Let's save 30 cents/unit and stuff the environment!
How can bad and cheap product design kill the environment by requiring vastly more energy generation, delivery and PF correction infrastructure?
Dave looks at the shockingly energy wasteful design of mains powered smoke alarms.

[ogden]

Mains supply have to be designed for max power. You forgot to measure consumption while alarm is on.

[langwadt]

Let's save 30 cents/unit and stuff the environment!
How can bad and cheap product design kill the environment by requiring vastly more energy generation, delivery and PF correction infrastructure?
Dave looks at the shockingly energy wasteful design of mains powered smoke alarms.

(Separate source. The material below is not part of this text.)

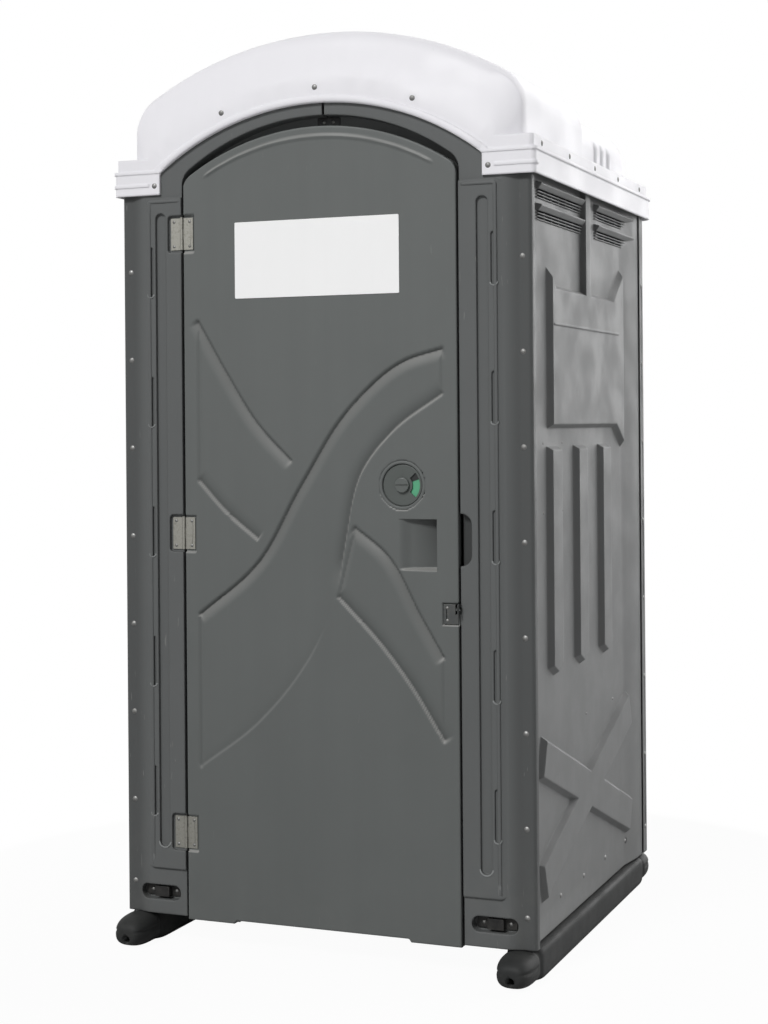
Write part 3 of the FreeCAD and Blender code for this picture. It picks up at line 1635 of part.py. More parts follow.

isn't 90% of the led lights BigClive take a part the same capacitive dropper and lousy power factor?

[tszaboo]

I think you should review how reactive power works. The 100MW is not generated by the wind turbine. You generate 5MW by the wind, and place a compensation on the power grid, that will generate the reactive power. It is just a big capacitor. The grid already has a bunch of inductive load, because of motors.

Here is an example of 120MVAR capacitor bank.
https://trench-group.com/wp-content/uploads/2019/07/Air-Core-Shunt-Reactors.pdf

[berniwa]

You can acutally use a depletion mode MOSFET to modify any "normal" regulator to support mains voltage.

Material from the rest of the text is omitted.